Have not seen one for a laptop, but have used a USB based wifi adapter with a 15 foot USB extension cable


----------



## shedberg (Jan 20, 2007)

I use a range extender in my house to get a better signal on the deck. It works well. Mine is an EnGenius brand. Here is a link to some:
http://www.amazon.com/s/ref=nb_sb_s...+extender&sprefix=wifi+range+extender,aps,215


----------



## hilmar2k (Mar 18, 2007)

shedberg said:


> I use a range extender in my house to get a better signal on the deck. It works well. Mine is an EnGenius brand. Here is a link to some:
> http://www.amazon.com/s/ref=nb_sb_s...+extender&sprefix=wifi+range+extender,aps,215


That was my first thought, but not sure they will help in this situation.



B Newt said:


> ....she cant get any signal in her unit except if she leans over the balcony rail.


----------



## B Newt (Aug 12, 2007)

Thanx for the info I will let her know.


----------



## trh (Nov 3, 2007)

Where is she trying to get WiFi from?


----------



## RasputinAXP (Jan 23, 2008)

sounds like condo-provided wifi to me. I'd have a chat with the property manager.


----------



## photostudent (Nov 8, 2007)

They make usb wifi adapters. She could use one of those with a long usb cable (I think).


----------



## hilmar2k (Mar 18, 2007)

Has she tried using another device to try to connect to the wifi? It would rule out an issue with the wifi reception on her laptop.


----------



## B Newt (Aug 12, 2007)

trh said:


> Where is she trying to get WiFi from?


The condo complex she lives at has free wifi. Its provided by I dont know???? I guess the management company???


----------



## B Newt (Aug 12, 2007)

hilmar2k said:


> Has she tried using another device to try to connect to the wifi? It would rule out an issue with the wifi reception on her laptop.

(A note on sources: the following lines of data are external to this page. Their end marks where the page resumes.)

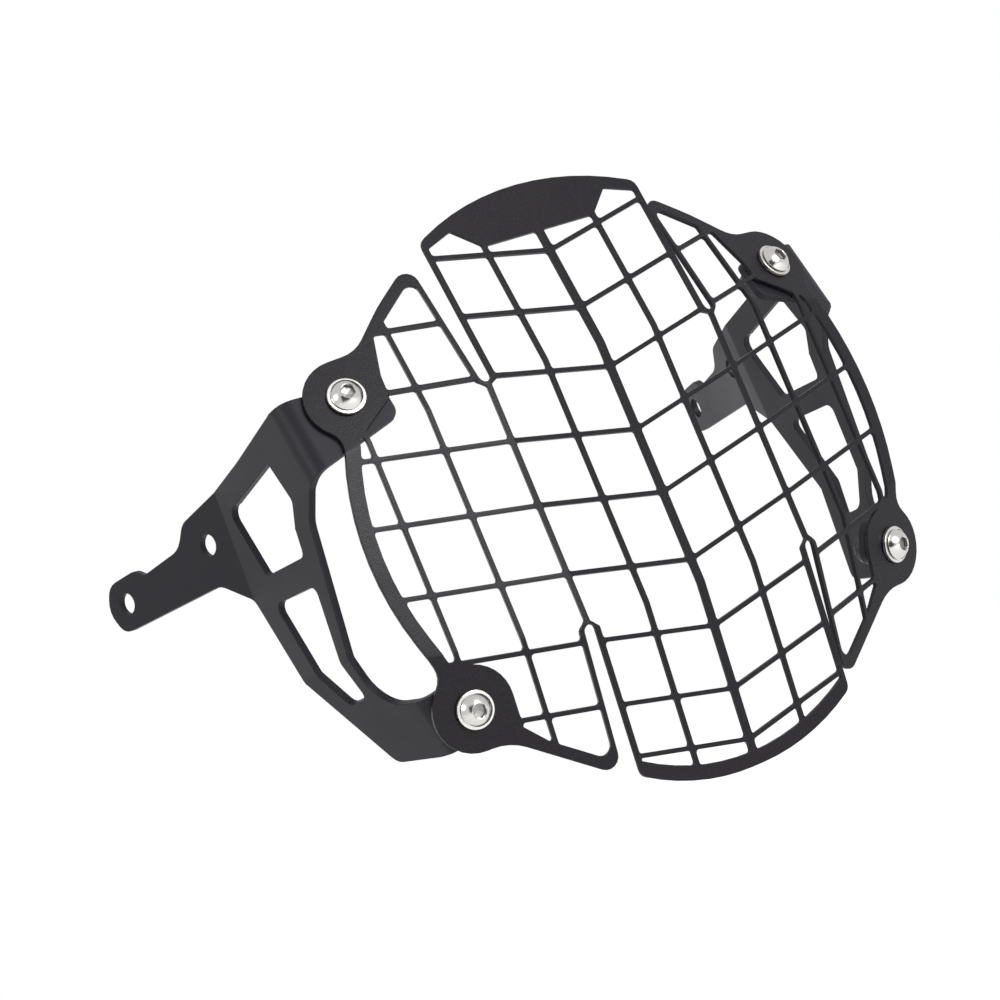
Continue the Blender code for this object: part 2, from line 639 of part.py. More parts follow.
# The lock nut: a hexagon with a round collar, bored through and recessed for its nylon ring.
def nut_mesh():
    n = 18
    bore, collar = CLEAR_HOLE / 2, NUT_ACROSS / 2 - 0.1
    recess = INSERT_DIAMETER / 2 + CONTACT_GAP
    corner = NUT_ACROSS / 2 / cos(pi / 6)
    seat = NUT_HEIGHT - INSERT_HEIGHT - CONTACT_GAP
    return turned_mesh([
        round_loop(NUT_ACROSS / 2, 0, n), hex_loop(NUT_ACROSS, 0.5, n),
        hex_loop(NUT_ACROSS, NUT_HEX_HEIGHT - 0.4, n, corner), round_loop(collar, NUT_HEX_HEIGHT, n),
        round_loop(recess + 0.3, NUT_HEIGHT, n), round_loop(recess, NUT_HEIGHT, n),
        round_loop(recess, seat, n), round_loop(bore, seat, n), round_loop(bore, 0, n),
    ], ring=True)


def insert_mesh():
    n = 18
    outer, inner = INSERT_DIAMETER / 2, CLEAR_HOLE / 2
    return turned_mesh([
        round_loop(outer, 0, n), round_loop(outer, INSERT_HEIGHT, n),
        round_loop(inner, INSERT_HEIGHT, n), round_loop(inner, 0, n),
    ], ring=True)


def material(name, colour, metallic, roughness):
    made = bpy.data.materials.new(name)
    made.use_nodes = True
    shader = made.node_tree.nodes["Principled BSDF"]
    shader.inputs["Base Color"].default_value = (*colour, 1)
    shader.inputs["Metallic"].default_value = metallic
    shader.inputs["Roughness"].default_value = roughness
    made.diffuse_color = (*colour, 1)
    return made


def add_object(name, source, finish):
    bmesh.ops.recalc_face_normals(source, faces=source.faces[:])
    mesh = bpy.data.meshes.new(name)
    source.to_mesh(mesh)
    source.free()
    mesh.materials.append(finish)
    mesh.shade_smooth()
    mesh.set_sharp_from_angle(angle=radians(25))
    made = bpy.data.objects.new(name, mesh)
    bpy.context.scene.collection.objects.link(made)
    return made


# A piece stands on a screw's axis, facing forwards or backwards, at a distance behind the lug's middle.
def place(made, lug, side, distance, forwards=True):
    middle, back = lug_frame(lug)
    flip = np.array((side, 1, 1))
    front = -back * flip * (1 if forwards else -1)
    sideways = np.cross((0, 0, 1), front)
    sideways /= np.linalg.norm(sideways)
    spot = (middle + back * distance - ORIGIN) * flip * 0.001
    frame = np.eye(4)
    frame[:3, :3] = np.stack((sideways, np.cross(front, sideways), front), 1)
    frame[:3, 3] = spot
    made.matrix_world = Matrix(frame.tolist())


def scaled(source):
    bmesh.ops.scale(source, vec=(0.001, 0.001, 0.001), verts=source.verts[:])
    return source


def build():
    for old in list(bpy.data.objects):
        bpy.data.objects.remove(old, do_unlink=True)
    powder = material("textured_black_powder_coat", (0.035, 0.034, 0.036), 0.0, 0.62)
    satin = material("satin_black_paint", (0.045, 0.045, 0.047), 0.0, 0.48)
    steel = material("stainless_steel", (0.72, 0.71, 0.69), 1.0, 0.24)
    zinc = material("zinc_plated_steel", (0.62, 0.63, 0.65), 1.0, 0.35)
    nylon = material("blue_nylon", (0.05, 0.16, 0.5), 0.0, 0.45)
    add_object("grille", scaled(grille_mesh()), powder)
    add_object("left_bracket", scaled(plate_mesh(-1)), satin)
    add_object("right_bracket", scaled(plate_mesh(1)), satin)
    washer_front = -GRILLE_SHEET / 2 - CONTACT_GAP
    head_seat = washer_front - WASHER_THICKNESS - CONTACT_GAP
    tab_back = GRILLE_SHEET / 2 + CONTACT_GAP + PLATE_SHEET
    nut_seat = tab_back + 2 * CONTACT_GAP + WASHER_THICKNESS
    insert_seat = nut_seat + NUT_HEIGHT - INSERT_HEIGHT
    for lug in ("upper", "lower"):
        for side, word in ((-1, "left"), (1, "right")):
            name = f"{lug}_{word}_"
            place(add_object(name + "screw", scaled(screw_mesh()), steel), lug, side, head_seat)
            place(add_object(name + "head_washer", scaled(washer_mesh()), steel), lug, side, washer_front)
            place(add_object(name + "nut_washer", scaled(washer_mesh()), zinc), lug, side,
                  tab_back + CONTACT_GAP, False)
            place(add_object(name + "lock_nut", scaled(nut_mesh()), zinc), lug, side, nut_seat, False)
            place(add_object(name + "nut_insert", scaled(insert_mesh()), nylon), lug, side, insert_seat, False)


build()
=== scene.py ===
import math

import bmesh
import bpy
from mathutils import Matrix, Vector


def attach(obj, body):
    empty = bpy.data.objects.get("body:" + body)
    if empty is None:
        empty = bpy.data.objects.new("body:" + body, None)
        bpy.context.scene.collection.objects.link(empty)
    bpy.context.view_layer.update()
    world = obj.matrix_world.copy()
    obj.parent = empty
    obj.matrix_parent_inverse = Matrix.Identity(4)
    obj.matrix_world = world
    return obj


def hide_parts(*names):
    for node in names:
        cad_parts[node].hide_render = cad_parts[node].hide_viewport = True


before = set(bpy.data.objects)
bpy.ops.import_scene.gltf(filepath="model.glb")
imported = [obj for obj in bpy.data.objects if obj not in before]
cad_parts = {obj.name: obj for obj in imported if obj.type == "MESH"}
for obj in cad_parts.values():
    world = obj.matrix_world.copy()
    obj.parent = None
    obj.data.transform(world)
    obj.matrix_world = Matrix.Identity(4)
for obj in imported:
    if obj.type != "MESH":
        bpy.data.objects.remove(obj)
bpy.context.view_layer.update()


# Grille. One sheet of 1.5 mm steel, laser cut into ribs, rim, visor plate and four screw lugs,
# then folded at the relief slits. It is sprayed with a black textured powder that bakes to a
# fine, hard grain and rounds the cut edges.
COAT_EDGE = 0.00016
COAT_BLACK = (0.0086, 0.0072, 0.0102, 1)
COAT_GRAIN = (0.0175, 0.0158, 0.0192, 1)

SAME_POINT = 0.000002
SAME_PLANE = math.radians(0.5)
CUT_ANGLE = math.radians(60)
CREASE_ANGLE = math.radians(50)
SLIVER = 0.00016
FLAT_WEIGHT = 90

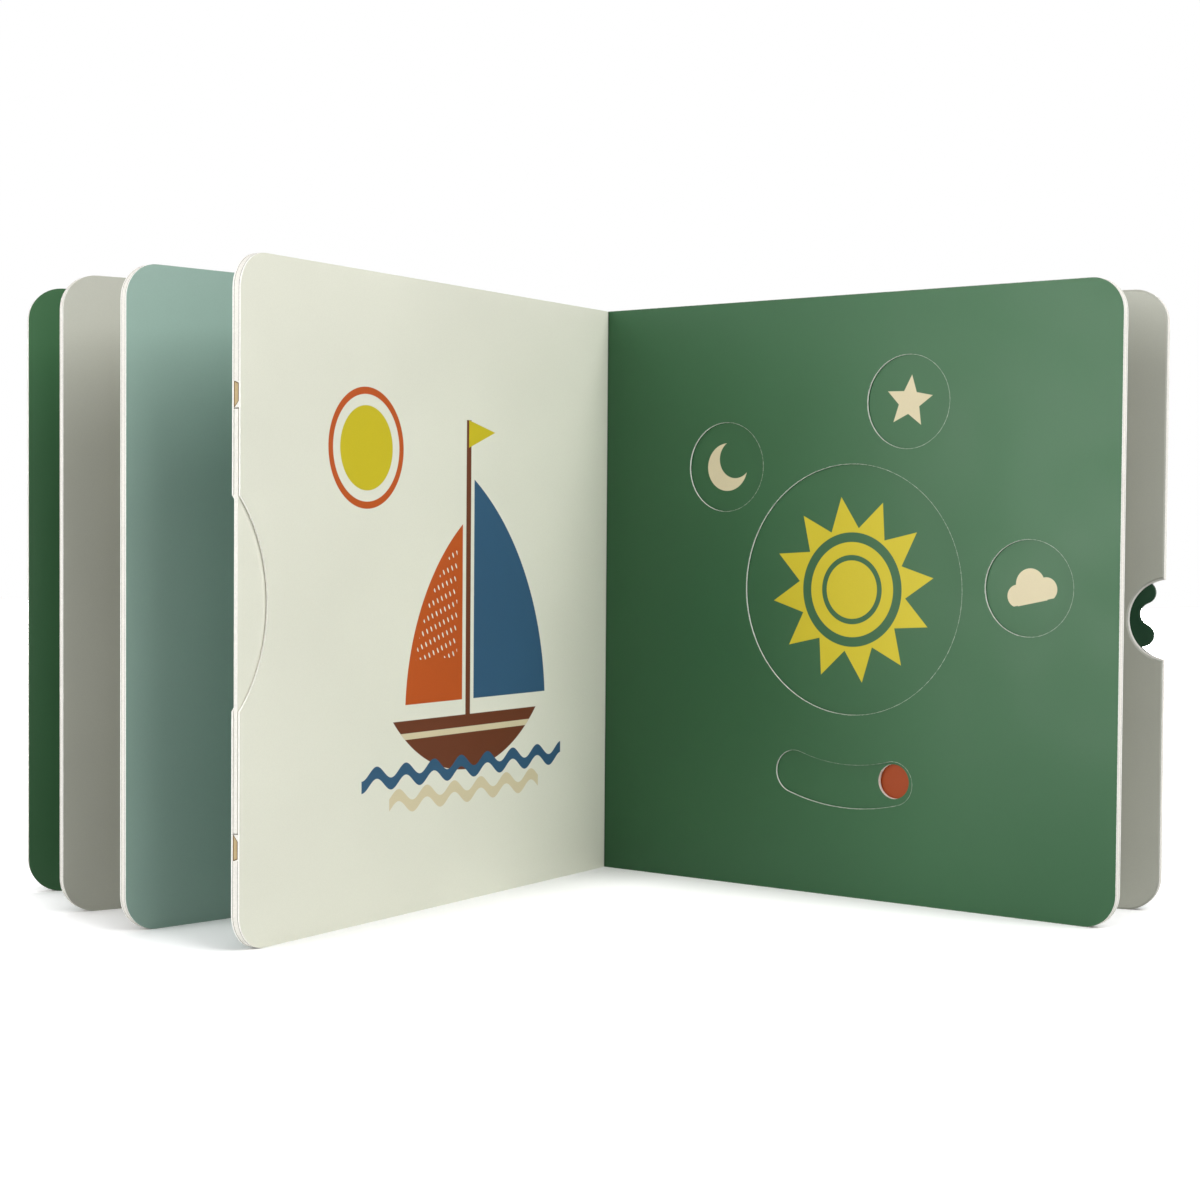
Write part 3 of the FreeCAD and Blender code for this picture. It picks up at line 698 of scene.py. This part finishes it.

If she steps outside no problems.


----------



## hilmar2k (Mar 18, 2007)

"B Newt" said:


> If she steps outside no problems.


That doesn't mean her laptop doesn't have reception issues. Even a laptop with the wifi antenna disconnected will pick up wifi when the signal is strong enough.


----------



## bigglebowski (Jul 27, 2010)

Download a program called netstumbler, it can give you a visual representation of where signal will be useable in the condo. Compare with the good signal level on the balcony to find other places you can get good signal. It will also show all networks in the area, its possible some adjacent unit is broadcasting on same channel. Walk around with it running to see where good/bad.


----------



## B Newt (Aug 12, 2007)

Ok I will let her know, thanks


----------